**RECORDS FOR THIS TASK**
-------

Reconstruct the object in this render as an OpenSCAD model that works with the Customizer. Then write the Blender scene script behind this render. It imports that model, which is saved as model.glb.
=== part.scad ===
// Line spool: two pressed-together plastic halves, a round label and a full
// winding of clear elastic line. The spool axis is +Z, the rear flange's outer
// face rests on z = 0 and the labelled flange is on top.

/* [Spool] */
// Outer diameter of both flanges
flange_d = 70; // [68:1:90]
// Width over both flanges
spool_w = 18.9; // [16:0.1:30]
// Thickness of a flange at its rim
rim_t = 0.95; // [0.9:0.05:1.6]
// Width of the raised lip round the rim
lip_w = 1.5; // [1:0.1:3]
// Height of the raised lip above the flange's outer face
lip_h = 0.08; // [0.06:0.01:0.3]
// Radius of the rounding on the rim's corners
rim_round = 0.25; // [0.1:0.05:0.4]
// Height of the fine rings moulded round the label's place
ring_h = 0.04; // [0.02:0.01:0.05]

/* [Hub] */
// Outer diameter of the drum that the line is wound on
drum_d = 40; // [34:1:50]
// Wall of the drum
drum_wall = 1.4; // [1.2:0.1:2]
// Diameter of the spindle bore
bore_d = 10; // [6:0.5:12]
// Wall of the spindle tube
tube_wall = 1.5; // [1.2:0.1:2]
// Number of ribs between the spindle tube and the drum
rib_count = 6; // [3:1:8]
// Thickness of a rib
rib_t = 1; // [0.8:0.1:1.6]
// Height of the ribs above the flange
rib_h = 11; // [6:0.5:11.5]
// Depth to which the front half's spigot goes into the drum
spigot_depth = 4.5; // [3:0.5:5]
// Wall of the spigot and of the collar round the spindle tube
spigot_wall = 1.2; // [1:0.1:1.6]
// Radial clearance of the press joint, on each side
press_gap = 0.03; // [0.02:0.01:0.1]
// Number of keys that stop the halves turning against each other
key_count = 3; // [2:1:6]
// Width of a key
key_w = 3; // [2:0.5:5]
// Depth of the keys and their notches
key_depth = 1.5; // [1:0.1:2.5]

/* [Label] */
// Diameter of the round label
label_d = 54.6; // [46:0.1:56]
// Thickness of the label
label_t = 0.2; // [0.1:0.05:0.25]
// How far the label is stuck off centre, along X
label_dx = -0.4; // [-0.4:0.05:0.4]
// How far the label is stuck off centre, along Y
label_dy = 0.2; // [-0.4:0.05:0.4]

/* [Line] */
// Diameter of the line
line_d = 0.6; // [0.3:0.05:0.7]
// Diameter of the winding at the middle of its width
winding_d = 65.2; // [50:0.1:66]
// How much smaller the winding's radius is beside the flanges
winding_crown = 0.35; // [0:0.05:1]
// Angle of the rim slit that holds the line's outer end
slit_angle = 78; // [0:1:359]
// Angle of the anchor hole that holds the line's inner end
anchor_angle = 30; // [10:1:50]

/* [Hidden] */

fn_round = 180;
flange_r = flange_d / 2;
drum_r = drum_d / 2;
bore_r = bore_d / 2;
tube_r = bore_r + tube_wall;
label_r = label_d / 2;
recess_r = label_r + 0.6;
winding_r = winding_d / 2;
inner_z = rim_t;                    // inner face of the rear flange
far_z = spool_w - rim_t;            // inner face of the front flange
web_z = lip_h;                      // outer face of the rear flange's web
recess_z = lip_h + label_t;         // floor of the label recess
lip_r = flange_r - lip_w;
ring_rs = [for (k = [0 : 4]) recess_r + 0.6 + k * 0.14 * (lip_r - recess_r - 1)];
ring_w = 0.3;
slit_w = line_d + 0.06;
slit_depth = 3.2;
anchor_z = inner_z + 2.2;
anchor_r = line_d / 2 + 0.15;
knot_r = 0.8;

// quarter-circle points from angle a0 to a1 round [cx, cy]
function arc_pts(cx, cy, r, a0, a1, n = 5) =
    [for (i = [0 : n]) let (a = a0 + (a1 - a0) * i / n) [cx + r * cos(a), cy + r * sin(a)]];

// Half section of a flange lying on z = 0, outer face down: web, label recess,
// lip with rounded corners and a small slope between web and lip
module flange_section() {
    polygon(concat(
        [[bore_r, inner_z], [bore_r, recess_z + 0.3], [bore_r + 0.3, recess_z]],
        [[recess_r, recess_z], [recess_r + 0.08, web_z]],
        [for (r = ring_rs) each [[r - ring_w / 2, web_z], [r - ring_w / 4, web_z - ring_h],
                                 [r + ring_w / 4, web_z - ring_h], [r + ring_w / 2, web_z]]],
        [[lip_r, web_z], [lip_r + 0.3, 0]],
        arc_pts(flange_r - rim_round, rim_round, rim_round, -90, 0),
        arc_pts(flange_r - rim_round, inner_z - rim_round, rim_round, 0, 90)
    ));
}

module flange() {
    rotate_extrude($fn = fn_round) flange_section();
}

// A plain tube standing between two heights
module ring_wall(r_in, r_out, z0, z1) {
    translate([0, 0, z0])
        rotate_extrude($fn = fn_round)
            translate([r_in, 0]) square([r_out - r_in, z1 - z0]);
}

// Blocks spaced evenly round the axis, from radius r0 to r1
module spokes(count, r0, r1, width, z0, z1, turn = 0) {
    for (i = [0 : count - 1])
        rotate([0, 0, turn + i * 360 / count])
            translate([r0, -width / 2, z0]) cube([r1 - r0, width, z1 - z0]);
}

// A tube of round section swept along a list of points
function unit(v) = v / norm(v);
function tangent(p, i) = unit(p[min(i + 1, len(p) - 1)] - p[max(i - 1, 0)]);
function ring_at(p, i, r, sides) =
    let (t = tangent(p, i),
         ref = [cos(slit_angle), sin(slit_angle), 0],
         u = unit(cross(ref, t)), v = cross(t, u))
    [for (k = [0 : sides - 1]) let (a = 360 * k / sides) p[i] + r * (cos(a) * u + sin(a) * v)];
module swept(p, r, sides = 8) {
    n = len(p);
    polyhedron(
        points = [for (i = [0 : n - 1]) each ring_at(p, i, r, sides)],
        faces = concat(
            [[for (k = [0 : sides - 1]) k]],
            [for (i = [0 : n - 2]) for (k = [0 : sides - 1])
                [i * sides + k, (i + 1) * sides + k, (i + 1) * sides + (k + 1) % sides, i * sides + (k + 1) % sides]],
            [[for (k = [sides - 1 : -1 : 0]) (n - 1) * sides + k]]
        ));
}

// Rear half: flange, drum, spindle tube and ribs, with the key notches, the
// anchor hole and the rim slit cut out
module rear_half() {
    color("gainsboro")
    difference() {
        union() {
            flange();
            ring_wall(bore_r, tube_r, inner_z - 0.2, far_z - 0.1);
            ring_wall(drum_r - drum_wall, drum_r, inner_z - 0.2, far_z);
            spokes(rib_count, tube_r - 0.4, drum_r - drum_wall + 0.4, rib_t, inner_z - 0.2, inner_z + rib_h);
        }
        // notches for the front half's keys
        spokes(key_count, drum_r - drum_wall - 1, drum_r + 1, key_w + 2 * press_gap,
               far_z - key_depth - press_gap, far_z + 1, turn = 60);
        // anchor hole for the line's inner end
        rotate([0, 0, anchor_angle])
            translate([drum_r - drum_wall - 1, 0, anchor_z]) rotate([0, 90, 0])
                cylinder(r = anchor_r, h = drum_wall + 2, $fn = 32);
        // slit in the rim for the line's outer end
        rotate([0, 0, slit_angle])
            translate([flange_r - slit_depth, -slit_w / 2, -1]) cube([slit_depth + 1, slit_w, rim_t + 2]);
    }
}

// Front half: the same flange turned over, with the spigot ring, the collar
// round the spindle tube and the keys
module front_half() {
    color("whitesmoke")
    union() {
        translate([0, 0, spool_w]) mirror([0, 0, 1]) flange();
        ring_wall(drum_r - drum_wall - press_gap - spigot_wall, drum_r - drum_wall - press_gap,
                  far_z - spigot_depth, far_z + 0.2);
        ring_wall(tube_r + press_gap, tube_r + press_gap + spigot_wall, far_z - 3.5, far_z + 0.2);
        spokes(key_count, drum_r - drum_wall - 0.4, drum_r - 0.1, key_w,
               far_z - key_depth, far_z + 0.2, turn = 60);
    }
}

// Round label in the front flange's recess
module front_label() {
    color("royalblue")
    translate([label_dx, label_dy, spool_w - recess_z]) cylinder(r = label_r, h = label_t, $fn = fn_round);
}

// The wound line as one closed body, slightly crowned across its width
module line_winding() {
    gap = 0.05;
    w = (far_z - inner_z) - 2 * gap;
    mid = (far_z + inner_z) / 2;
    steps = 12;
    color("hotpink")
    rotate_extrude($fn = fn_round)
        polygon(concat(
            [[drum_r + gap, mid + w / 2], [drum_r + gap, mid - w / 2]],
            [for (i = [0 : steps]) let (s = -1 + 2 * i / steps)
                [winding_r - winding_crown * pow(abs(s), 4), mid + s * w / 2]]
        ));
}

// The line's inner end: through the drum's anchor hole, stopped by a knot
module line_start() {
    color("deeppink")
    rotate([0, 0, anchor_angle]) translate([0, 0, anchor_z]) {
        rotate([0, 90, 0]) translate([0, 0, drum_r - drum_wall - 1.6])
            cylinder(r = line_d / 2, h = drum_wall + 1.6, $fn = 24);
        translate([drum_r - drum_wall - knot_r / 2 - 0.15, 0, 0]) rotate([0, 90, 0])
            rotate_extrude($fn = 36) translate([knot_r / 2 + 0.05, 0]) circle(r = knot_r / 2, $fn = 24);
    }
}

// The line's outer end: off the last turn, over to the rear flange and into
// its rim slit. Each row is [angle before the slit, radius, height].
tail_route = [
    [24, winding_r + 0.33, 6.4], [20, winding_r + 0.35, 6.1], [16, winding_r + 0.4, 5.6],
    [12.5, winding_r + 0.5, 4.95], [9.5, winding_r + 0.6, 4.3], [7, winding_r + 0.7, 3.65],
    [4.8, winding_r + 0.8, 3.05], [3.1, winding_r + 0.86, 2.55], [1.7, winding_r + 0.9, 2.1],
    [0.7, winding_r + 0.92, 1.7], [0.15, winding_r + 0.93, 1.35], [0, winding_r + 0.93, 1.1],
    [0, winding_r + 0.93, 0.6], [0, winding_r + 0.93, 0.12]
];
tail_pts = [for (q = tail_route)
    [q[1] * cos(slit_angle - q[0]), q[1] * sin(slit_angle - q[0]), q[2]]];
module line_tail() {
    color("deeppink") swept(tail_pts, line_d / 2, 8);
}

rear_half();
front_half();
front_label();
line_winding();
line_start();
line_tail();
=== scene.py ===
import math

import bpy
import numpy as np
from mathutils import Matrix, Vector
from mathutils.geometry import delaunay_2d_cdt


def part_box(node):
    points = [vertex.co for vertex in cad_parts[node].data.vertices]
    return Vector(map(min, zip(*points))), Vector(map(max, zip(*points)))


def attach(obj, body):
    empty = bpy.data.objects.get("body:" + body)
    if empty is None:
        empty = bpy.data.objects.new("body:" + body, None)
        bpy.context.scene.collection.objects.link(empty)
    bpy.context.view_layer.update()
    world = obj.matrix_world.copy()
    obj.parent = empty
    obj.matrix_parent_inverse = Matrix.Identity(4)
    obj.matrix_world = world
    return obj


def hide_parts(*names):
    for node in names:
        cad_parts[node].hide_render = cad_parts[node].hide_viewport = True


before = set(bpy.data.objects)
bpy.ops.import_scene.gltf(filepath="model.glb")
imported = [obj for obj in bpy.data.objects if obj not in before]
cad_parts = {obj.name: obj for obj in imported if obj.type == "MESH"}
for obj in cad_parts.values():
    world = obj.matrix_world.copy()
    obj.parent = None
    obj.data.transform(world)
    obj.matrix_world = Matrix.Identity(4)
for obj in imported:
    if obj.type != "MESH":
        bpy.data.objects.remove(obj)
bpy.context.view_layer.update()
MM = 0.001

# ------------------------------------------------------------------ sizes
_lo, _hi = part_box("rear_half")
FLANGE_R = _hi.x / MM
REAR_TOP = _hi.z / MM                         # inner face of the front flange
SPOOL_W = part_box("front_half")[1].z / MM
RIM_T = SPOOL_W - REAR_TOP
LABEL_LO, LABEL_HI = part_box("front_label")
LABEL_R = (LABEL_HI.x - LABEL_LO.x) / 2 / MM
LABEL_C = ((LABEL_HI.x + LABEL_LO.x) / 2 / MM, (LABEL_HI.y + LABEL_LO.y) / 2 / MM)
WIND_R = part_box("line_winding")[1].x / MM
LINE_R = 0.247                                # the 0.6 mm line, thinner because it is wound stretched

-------

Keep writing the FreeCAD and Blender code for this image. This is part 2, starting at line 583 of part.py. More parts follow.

-------

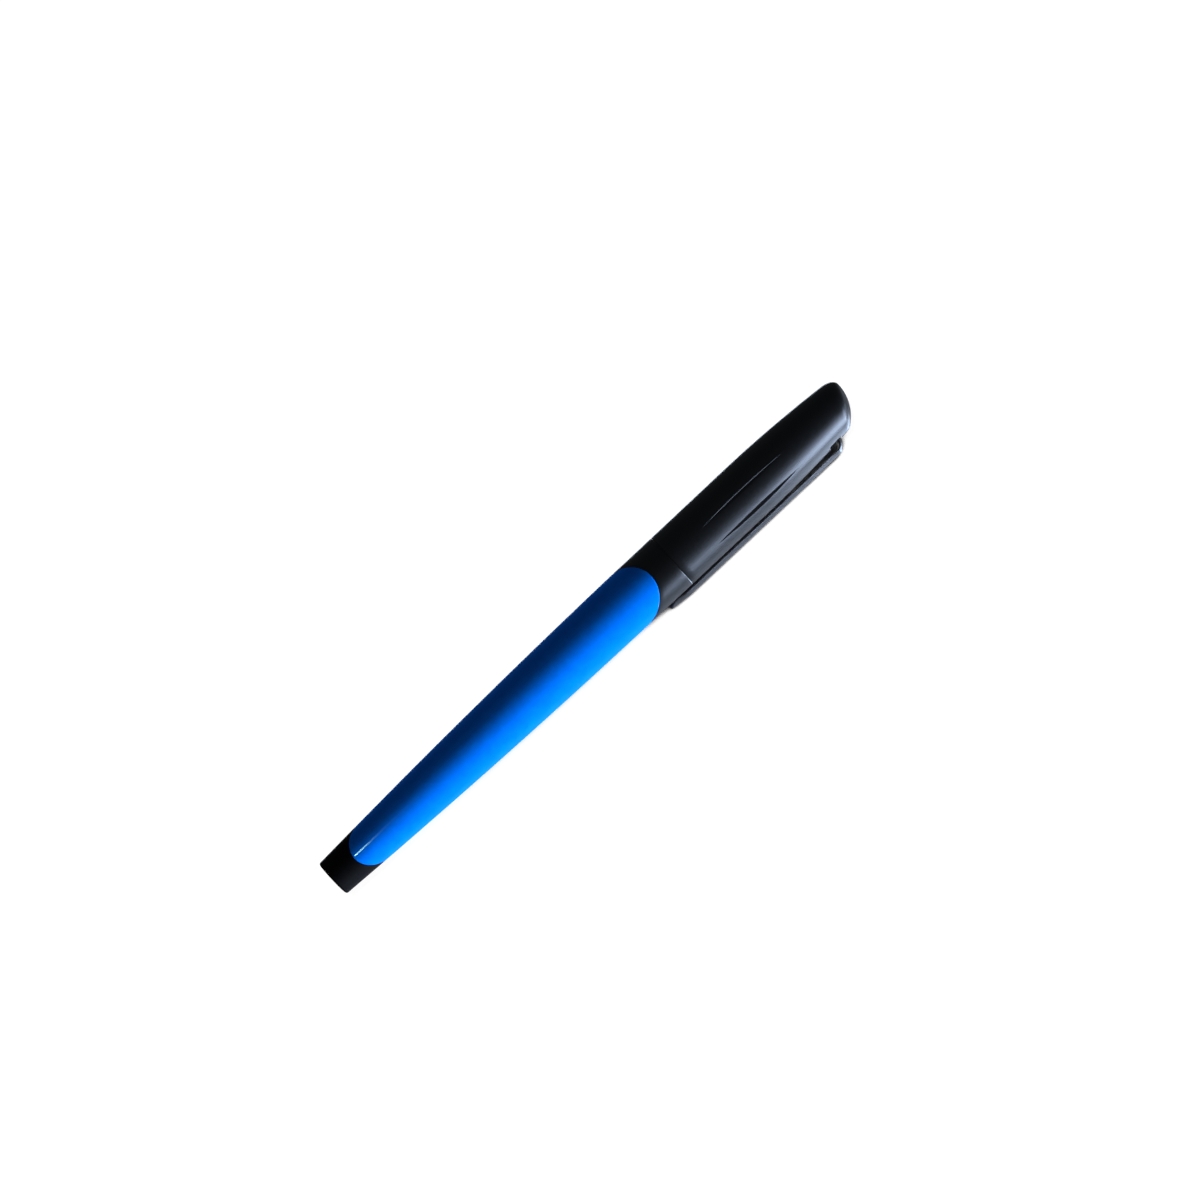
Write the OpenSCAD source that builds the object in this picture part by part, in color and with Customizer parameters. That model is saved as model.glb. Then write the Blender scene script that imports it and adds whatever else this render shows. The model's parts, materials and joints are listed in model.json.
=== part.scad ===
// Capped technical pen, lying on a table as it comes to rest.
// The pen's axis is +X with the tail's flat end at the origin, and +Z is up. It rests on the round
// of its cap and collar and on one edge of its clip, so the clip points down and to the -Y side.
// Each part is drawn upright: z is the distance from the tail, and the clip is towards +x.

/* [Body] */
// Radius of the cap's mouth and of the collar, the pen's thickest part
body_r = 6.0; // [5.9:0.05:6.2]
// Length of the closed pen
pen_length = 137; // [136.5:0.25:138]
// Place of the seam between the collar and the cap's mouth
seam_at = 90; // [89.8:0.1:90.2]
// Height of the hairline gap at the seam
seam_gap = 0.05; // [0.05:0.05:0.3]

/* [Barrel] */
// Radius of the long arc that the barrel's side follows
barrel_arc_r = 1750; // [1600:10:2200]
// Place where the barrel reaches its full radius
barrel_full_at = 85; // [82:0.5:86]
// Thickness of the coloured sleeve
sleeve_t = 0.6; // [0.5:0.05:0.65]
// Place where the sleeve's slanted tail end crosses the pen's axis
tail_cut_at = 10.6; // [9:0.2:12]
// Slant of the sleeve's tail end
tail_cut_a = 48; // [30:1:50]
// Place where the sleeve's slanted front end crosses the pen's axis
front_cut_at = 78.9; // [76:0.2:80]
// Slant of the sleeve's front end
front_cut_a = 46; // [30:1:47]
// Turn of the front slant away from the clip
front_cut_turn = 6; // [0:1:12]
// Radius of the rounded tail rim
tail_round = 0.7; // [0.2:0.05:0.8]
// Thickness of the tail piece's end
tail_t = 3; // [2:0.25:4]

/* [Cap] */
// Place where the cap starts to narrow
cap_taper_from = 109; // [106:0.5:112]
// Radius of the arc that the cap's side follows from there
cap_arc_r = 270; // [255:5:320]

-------

**WHAT YOU HAVE TO DO**
Return exactly the lines from the line that has "flange and into" to the line that has "bpy.data.objects.remove(obj)", both of them included.

**SOLUTION FOR THIS EXERCISE**
// The line's outer end: off the last turn, over to the rear flange and into
// its rim slit. Each row is [angle before the slit, radius, height].
tail_route = [
    [24, winding_r + 0.33, 6.4], [20, winding_r + 0.35, 6.1], [16, winding_r + 0.4, 5.6],
    [12.5, winding_r + 0.5, 4.95], [9.5, winding_r + 0.6, 4.3], [7, winding_r + 0.7, 3.65],
    [4.8, winding_r + 0.8, 3.05], [3.1, winding_r + 0.86, 2.55], [1.7, winding_r + 0.9, 2.1],
    [0.7, winding_r + 0.92, 1.7], [0.15, winding_r + 0.93, 1.35], [0, winding_r + 0.93, 1.1],
    [0, winding_r + 0.93, 0.6], [0, winding_r + 0.93, 0.12]
];
tail_pts = [for (q = tail_route)
    [q[1] * cos(slit_angle - q[0]), q[1] * sin(slit_angle - q[0]), q[2]]];
module line_tail() {
    color("deeppink") swept(tail_pts, line_d / 2, 8);
}

rear_half();
front_half();
front_label();
line_winding();
line_start();
line_tail();
=== scene.py ===
import math

import bpy
import numpy as np
from mathutils import Matrix, Vector
from mathutils.geometry import delaunay_2d_cdt


def part_box(node):
    points = [vertex.co for vertex in cad_parts[node].data.vertices]
    return Vector(map(min, zip(*points))), Vector(map(max, zip(*points)))


def attach(obj, body):
    empty = bpy.data.objects.get("body:" + body)
    if empty is None:
        empty = bpy.data.objects.new("body:" + body, None)
        bpy.context.scene.collection.objects.link(empty)
    bpy.context.view_layer.update()
    world = obj.matrix_world.copy()
    obj.parent = empty
    obj.matrix_parent_inverse = Matrix.Identity(4)
    obj.matrix_world = world
    return obj


def hide_parts(*names):
    for node in names:
        cad_parts[node].hide_render = cad_parts[node].hide_viewport = True


before = set(bpy.data.objects)
bpy.ops.import_scene.gltf(filepath="model.glb")
imported = [obj for obj in bpy.data.objects if obj not in before]
cad_parts = {obj.name: obj for obj in imported if obj.type == "MESH"}
for obj in cad_parts.values():
    world = obj.matrix_world.copy()
    obj.parent = None
    obj.data.transform(world)
    obj.matrix_world = Matrix.Identity(4)
for obj in imported:
    if obj.type != "MESH":
        bpy.data.objects.remove(obj)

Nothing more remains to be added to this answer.